Given instruction: Each line of the material below should be reproduced exactly.

[Stored entries]
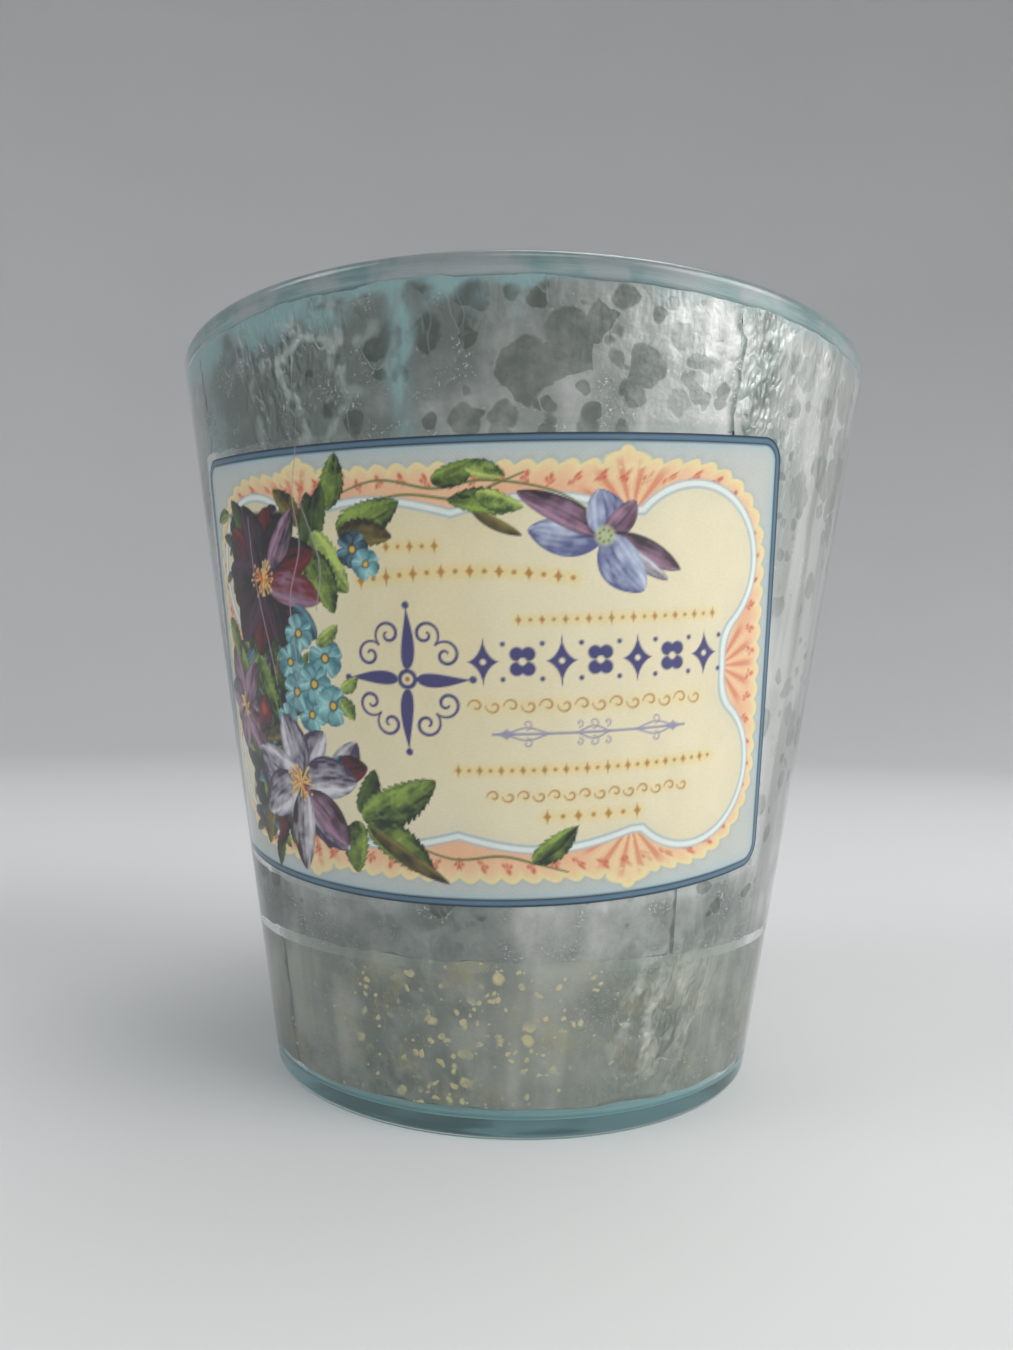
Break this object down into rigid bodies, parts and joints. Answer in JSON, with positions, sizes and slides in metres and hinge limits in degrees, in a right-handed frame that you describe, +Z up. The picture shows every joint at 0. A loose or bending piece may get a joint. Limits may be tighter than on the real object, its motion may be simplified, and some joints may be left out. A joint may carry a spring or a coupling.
{
  "type": "empty candle jar",
  "caption": "Tapered clear glass candle tumbler, empty, with a printed paper label, silver leaf sheets and an aqua paint coat on its inner wall.",
  "frame": {"origin": "centre of the underside of the foot, on the surface the jar stands on", "axes": "+Z up along the jar's axis, -Y the way the label faces, +X to the right as the label is read"},
  "size_m": [0.106, 0.106, 0.105],
  "materials": {
    "clear_glass": "polished, faintly aqua",
    "printed_paper": "printed, satin",
    "silver_leaf": "beaten leaf, crinkled and spotted",
    "tarnished_leaf": "beaten leaf, dulled, with gold flecks",
    "aqua_paint": "brushed, matt"
  },
  "bodies": {
    "root": {"glass_tumbler": "clear_glass", "label_sheet": "printed_paper", "leaf_sheet_1": "silver_leaf", "leaf_sheet_2": "silver_leaf", "leaf_sheet_3": "silver_leaf", "leaf_sheet_4": "silver_leaf", "leaf_strip_1": "tarnished_leaf", "leaf_strip_2": "tarnished_leaf", "leaf_strip_3": "tarnished_leaf", "backing_paint": "aqua_paint"}
  },
  "joints": []
}
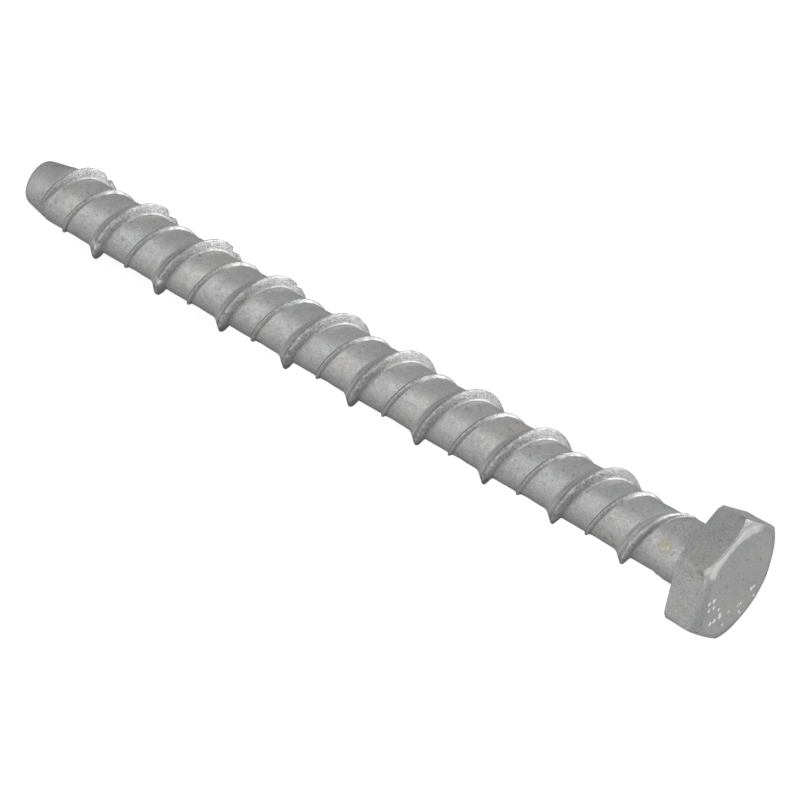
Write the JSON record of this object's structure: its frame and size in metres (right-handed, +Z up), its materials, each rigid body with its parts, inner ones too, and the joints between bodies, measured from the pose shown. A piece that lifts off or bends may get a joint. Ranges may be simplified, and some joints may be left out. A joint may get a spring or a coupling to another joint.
{
  "type": "concrete screw",
  "caption": "Hexagon-head screw for concrete with a high cutting thread, a low guide thread and a tapered tip, in hot-dip galvanised steel.",
  "frame": {"origin": "on the ground under the middle of the screw, which lies on one flat of its head and on its high thread", "axes": "+X from the tip towards the head, +Z up, Y across the screw; the screw's own axis rises 1.5 degrees from tip to head"},
  "size_m": [0.1254, 0.0196, 0.0171],
  "materials": {
    "galvanised_steel": "hot-dip galvanised, matt to satin mid grey with a soft mottle, small dark pits and bright rough zinc on the thread"
  },
  "bodies": {
    "root": {"concrete_screw": "galvanised_steel"}
  },
  "joints": []
}
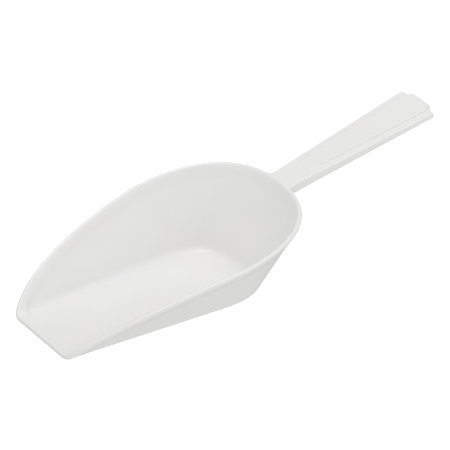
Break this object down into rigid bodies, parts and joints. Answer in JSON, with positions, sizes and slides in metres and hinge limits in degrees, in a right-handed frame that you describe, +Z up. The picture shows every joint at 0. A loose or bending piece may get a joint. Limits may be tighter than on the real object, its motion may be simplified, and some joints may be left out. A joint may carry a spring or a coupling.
{
  "type": "ice scoop",
  "caption": "White moulded plastic scoop with a flat floor, flared walls, a beaded rim and a stepped handle that widens to its end.",
  "frame": {"origin": "bottom centre of the whole scoop's box, on the plane the flat floor rests on", "axes": "+X from the lip to the end of the handle, +Y to the left seen from the handle, +Z up"},
  "size_m": [0.2656, 0.1142, 0.0722],
  "materials": {
    "white_plastic": "semi-gloss, slightly translucent natural white polypropylene"
  },
  "bodies": {
    "root": {"bowl_floor": "white_plastic", "bowl_wall": "white_plastic", "rim_bead": "white_plastic", "front_lip": "white_plastic", "handle_root": "white_plastic", "handle_plate": "white_plastic", "handle_flange_left": "white_plastic", "handle_flange_right": "white_plastic", "handle_end_wall": "white_plastic"}
  },
  "joints": []
}
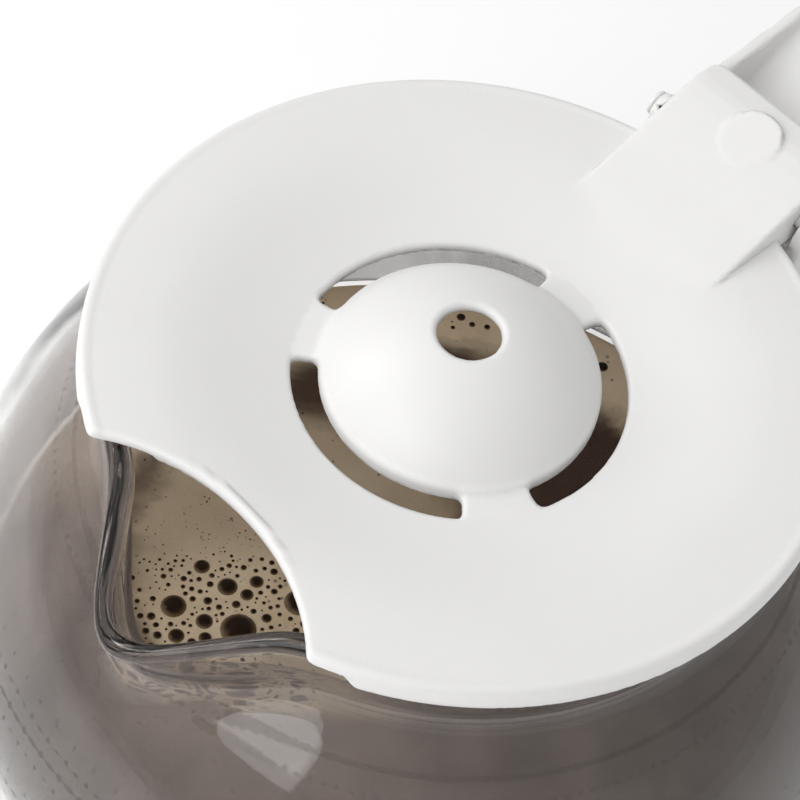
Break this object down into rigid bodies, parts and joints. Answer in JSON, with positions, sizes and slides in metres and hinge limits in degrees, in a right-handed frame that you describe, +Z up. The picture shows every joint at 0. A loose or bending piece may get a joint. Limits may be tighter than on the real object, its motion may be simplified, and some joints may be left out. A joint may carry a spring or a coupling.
{
  "type": "drip coffee carafe",
  "caption": "Round-bellied glass coffee jug with a pinched spout, a hinged moulded lid with a funnel and slotted dome, and a clamped D-shaped handle.",
  "frame": {"origin": "on the jug's axis, at the bottom of its flat base", "axes": "+X towards the handle, -X towards the spout, +Z up along the jug's axis"},
  "size_m": [0.2176, 0.167, 0.1458],
  "materials": {
    "glass": "clear borosilicate, fire polished",
    "white_plastic": "satin moulded polypropylene",
    "inner_plastic": "satin moulded polypropylene",
    "pin_plastic": "turned acetal",
    "steel": "brushed stainless strip",
    "zinc_steel": "bright zinc plated",
    "silicone": "soft matt"
  },
  "bodies": {
    "jug": {"glass_jug": "glass", "handle_shell": "white_plastic", "handle_cover": "inner_plastic", "cover_screws": "zinc_steel", "neck_bracket": "steel", "bracket_pad": "silicone", "bracket_screws": "zinc_steel", "clamp_band": "steel", "band_cushion": "silicone", "clamp_screw": "zinc_steel", "clamp_nut": "zinc_steel"},
    "lid": {"lid": "white_plastic", "hinge_pin": "pin_plastic", "pin_cap": "pin_plastic"}
  },
  "joints": [
    {"name": "lid_hinge", "type": "hinge", "parent": "jug", "child": "lid", "pos_m": [0.0635, 0, 0.1372], "axis": [0, 1, 0], "range_deg": [0, 95]}
  ]
}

Solved exercise:
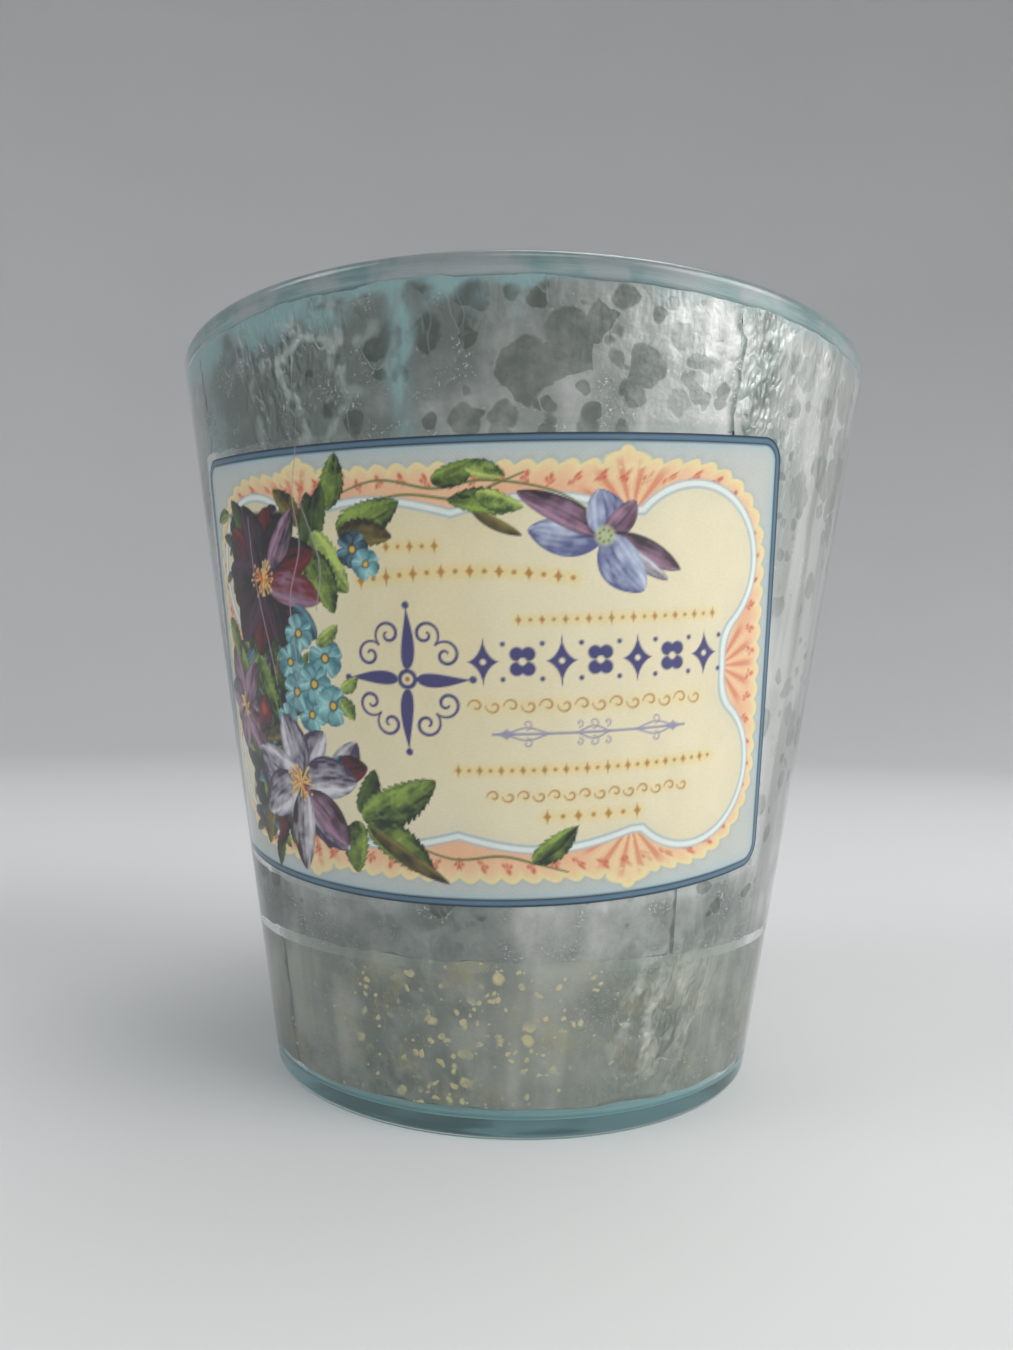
Break this object down into rigid bodies, parts and joints. Answer in JSON, with positions, sizes and slides in metres and hinge limits in degrees, in a right-handed frame that you describe, +Z up. The picture shows every joint at 0. A loose or bending piece may get a joint. Limits may be tighter than on the real object, its motion may be simplified, and some joints may be left out. A joint may carry a spring or a coupling.
{
  "type": "empty candle jar",
  "caption": "Tapered clear glass candle tumbler, empty, with a printed paper label, silver leaf sheets and an aqua paint coat on its inner wall.",
  "frame": {"origin": "centre of the underside of the foot, on the surface the jar stands on", "axes": "+Z up along the jar's axis, -Y the way the label faces, +X to the right as the label is read"},
  "size_m": [0.106, 0.106, 0.105],
  "materials": {
    "clear_glass": "polished, faintly aqua",
    "printed_paper": "printed, satin",
    "silver_leaf": "beaten leaf, crinkled and spotted",
    "tarnished_leaf": "beaten leaf, dulled, with gold flecks",
    "aqua_paint": "brushed, matt"
  },
  "bodies": {
    "root": {"glass_tumbler": "clear_glass", "label_sheet": "printed_paper", "leaf_sheet_1": "silver_leaf", "leaf_sheet_2": "silver_leaf", "leaf_sheet_3": "silver_leaf", "leaf_sheet_4": "silver_leaf", "leaf_strip_1": "tarnished_leaf", "leaf_strip_2": "tarnished_leaf", "leaf_strip_3": "tarnished_leaf", "backing_paint": "aqua_paint"}
  },
  "joints": []
}
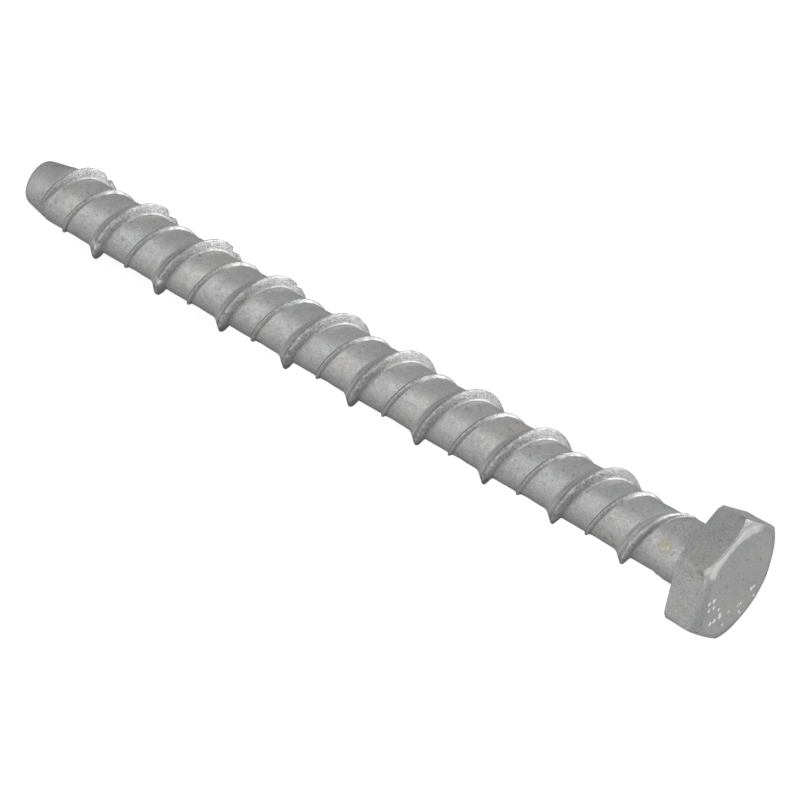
Write the JSON record of this object's structure: its frame and size in metres (right-handed, +Z up), its materials, each rigid body with its parts, inner ones too, and the joints between bodies, measured from the pose shown. A piece that lifts off or bends may get a joint. Ranges may be simplified, and some joints may be left out. A joint may get a spring or a coupling to another joint.
{
  "type": "concrete screw",
  "caption": "Hexagon-head screw for concrete with a high cutting thread, a low guide thread and a tapered tip, in hot-dip galvanised steel.",
  "frame": {"origin": "on the ground under the middle of the screw, which lies on one flat of its head and on its high thread", "axes": "+X from the tip towards the head, +Z up, Y across the screw; the screw's own axis rises 1.5 degrees from tip to head"},
  "size_m": [0.1254, 0.0196, 0.0171],
  "materials": {
    "galvanised_steel": "hot-dip galvanised, matt to satin mid grey with a soft mottle, small dark pits and bright rough zinc on the thread"
  },
  "bodies": {
    "root": {"concrete_screw": "galvanised_steel"}
  },
  "joints": []
}
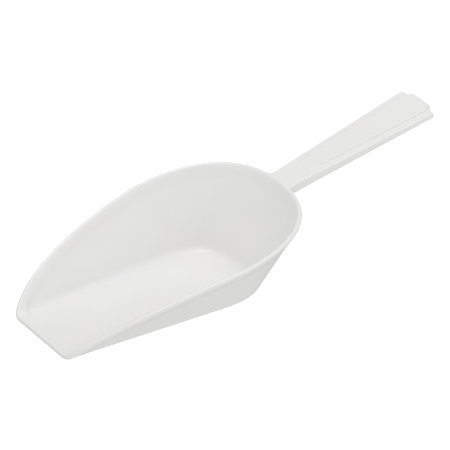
Break this object down into rigid bodies, parts and joints. Answer in JSON, with positions, sizes and slides in metres and hinge limits in degrees, in a right-handed frame that you describe, +Z up. The picture shows every joint at 0. A loose or bending piece may get a joint. Limits may be tighter than on the real object, its motion may be simplified, and some joints may be left out. A joint may carry a spring or a coupling.
{
  "type": "ice scoop",
  "caption": "White moulded plastic scoop with a flat floor, flared walls, a beaded rim and a stepped handle that widens to its end.",
  "frame": {"origin": "bottom centre of the whole scoop's box, on the plane the flat floor rests on", "axes": "+X from the lip to the end of the handle, +Y to the left seen from the handle, +Z up"},
  "size_m": [0.2656, 0.1142, 0.0722],
  "materials": {
    "white_plastic": "semi-gloss, slightly translucent natural white polypropylene"
  },
  "bodies": {
    "root": {"bowl_floor": "white_plastic", "bowl_wall": "white_plastic", "rim_bead": "white_plastic", "front_lip": "white_plastic", "handle_root": "white_plastic", "handle_plate": "white_plastic", "handle_flange_left": "white_plastic", "handle_flange_right": "white_plastic", "handle_end_wall": "white_plastic"}
  },
  "joints": []
}
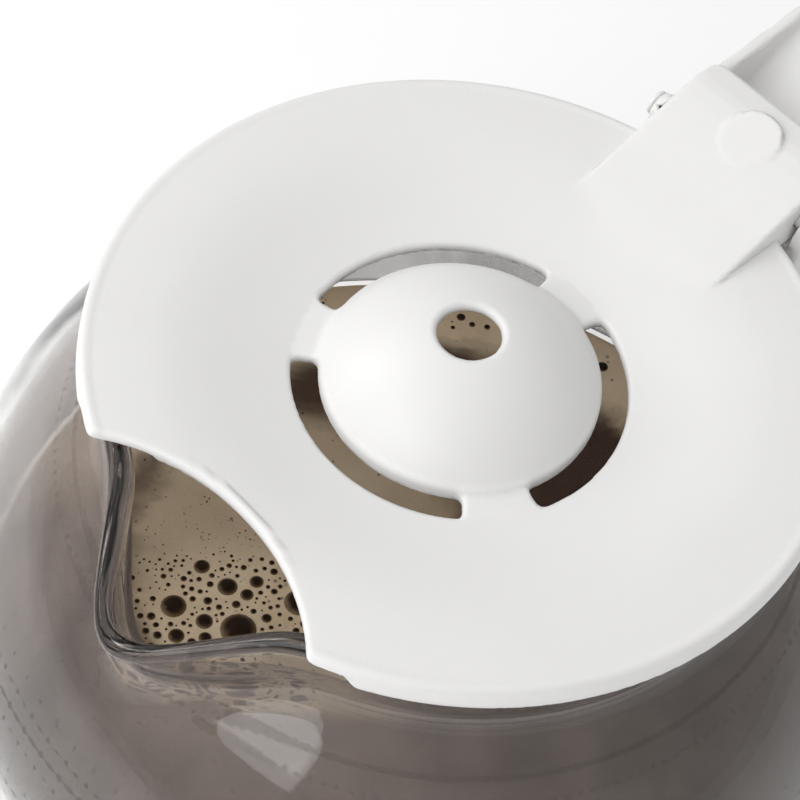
Break this object down into rigid bodies, parts and joints. Answer in JSON, with positions, sizes and slides in metres and hinge limits in degrees, in a right-handed frame that you describe, +Z up. The picture shows every joint at 0. A loose or bending piece may get a joint. Limits may be tighter than on the real object, its motion may be simplified, and some joints may be left out. A joint may carry a spring or a coupling.
{
  "type": "drip coffee carafe",
  "caption": "Round-bellied glass coffee jug with a pinched spout, a hinged moulded lid with a funnel and slotted dome, and a clamped D-shaped handle.",
  "frame": {"origin": "on the jug's axis, at the bottom of its flat base", "axes": "+X towards the handle, -X towards the spout, +Z up along the jug's axis"},
  "size_m": [0.2176, 0.167, 0.1458],
  "materials": {
    "glass": "clear borosilicate, fire polished",
    "white_plastic": "satin moulded polypropylene",
    "inner_plastic": "satin moulded polypropylene",
    "pin_plastic": "turned acetal",
    "steel": "brushed stainless strip",
    "zinc_steel": "bright zinc plated",
    "silicone": "soft matt"
  },
  "bodies": {
    "jug": {"glass_jug": "glass", "handle_shell": "white_plastic", "handle_cover": "inner_plastic", "cover_screws": "zinc_steel", "neck_bracket": "steel", "bracket_pad": "silicone", "bracket_screws": "zinc_steel", "clamp_band": "steel", "band_cushion": "silicone", "clamp_screw": "zinc_steel", "clamp_nut": "zinc_steel"},
    "lid": {"lid": "white_plastic", "hinge_pin": "pin_plastic", "pin_cap": "pin_plastic"}
  },
  "joints": [
    {"name": "lid_hinge", "type": "hinge", "parent": "jug", "child": "lid", "pos_m": [0.0635, 0, 0.1372], "axis": [0, 1, 0], "range_deg": [0, 95]}
  ]
}